I am back in detox – threw what little of a life I had away, again…. Threw away what little of a life I had, excuse me. Before I came in here I was buying bags stamped ‘The Cure’. It cracked me up, in a dark twisted way. It was my temporary cure. Not just for dope sickness- but, it cured my miserable existence. Although, sometimes when I could not get high enough until I made more money I would feel the pain and terror and heaviness of my breathing and being even through the dope. Yesterday was day four or five of detox – I came in on the first at noon. I called my mom to let her know that I was still here and okay. She told me that she knows I am in love with heroin and I need to treat it as if it is an abusive relationship and get angry with it. Tell it to fuck off – But, what if I am the abuser and dope is the victim? I take its love for granted and use it for pleasure and my own benefit. I would not want to be treated as a means the way dope is treated and used by me. All dope wants is my sole companionship – my soul, for my being to be their’s. So, how could I get angry with it? Its only wrong doing is that it seems to be possessive and demand too much of my attention. It actually demands all of it, does not wish to share me with anyone nor share my time with anything. It is an unhealthy love, but I am clearly not the victim in this relationship.
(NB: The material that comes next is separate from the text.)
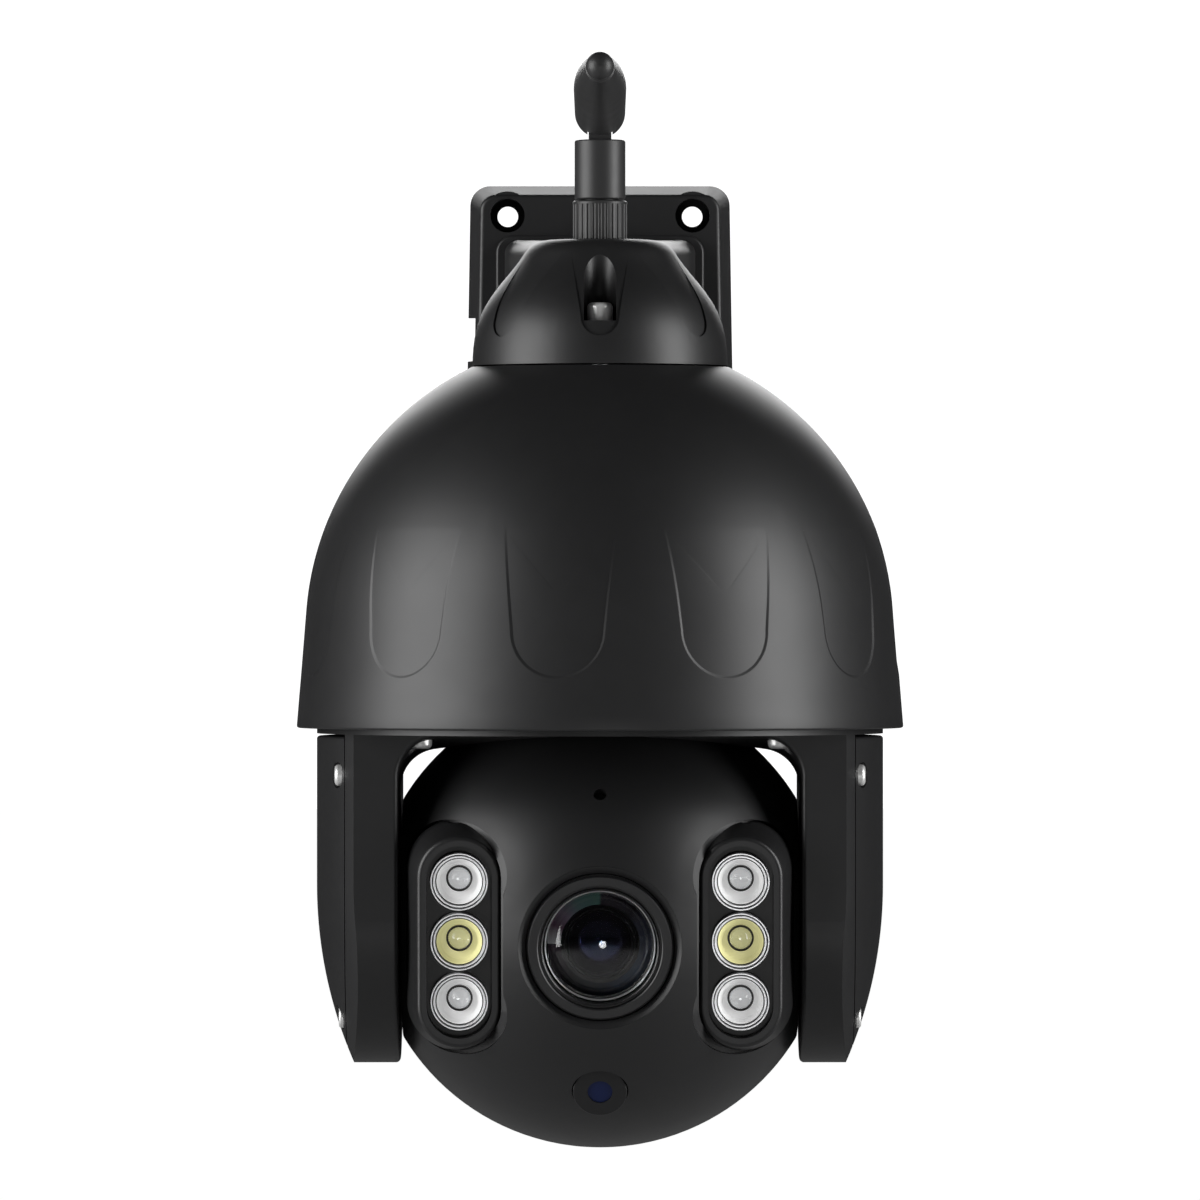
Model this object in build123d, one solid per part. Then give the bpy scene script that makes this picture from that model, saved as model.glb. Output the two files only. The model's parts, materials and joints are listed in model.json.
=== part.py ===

The cure is the perfect stamp name for dope bags. It truly cures all as long as its effects last. “Show me, show me, show me how you do that trick
The one that makes me scream she said
The one that makes me laugh she said
Threw her arms around my neck
Show me how you do it and I’ll promise you
I’ll promise that I’ll run away with you, I’ll run away with you” – The Cure’s Just Like Heaven

Bobby

Originally written 6.20.17

What brought us close together also tore us apart.
I never saw it as time wasted when in your company.
Thirty years young, life never even gave you a start.
I was left behind to pick up the chipped off pieces of my heart.
At night I pray to God to help me feel you near.
Of all whom I share my blood with, it was you who understood.
I miss having that comfort, having you to confide my deepest fear.
Loneliness crept in and I welcomed isolation as a dear friend.
You showed me admiration, you accepted who I am.
Everyday that passes since you have caved in, I wish I knew then how close you were to the end.
The more I felt discomfort in my own skin the less family seemed of importance.
As the criticism grew, the value on family became moot.
Now I value every moment, and if I could see your face I would go the distance.
It is tragic what brought us to bond also gave way to blue ruin.
A painful frustration to find myself questioning, for I wish I knew then what I know now.
But, if that the case would I combat and challenge or still live amidst confusion?
If I knew then what I know now, I would stand tall next to you.
If I knew then what I know now, I would have the strength to protect you.
If I knew then what I know now, I would have fought for you.
If I knew then what I know now, I would have breathed for you when you turned blue.
If I had known then what I now know, I would have expressed to you when I had the chance how much I love you.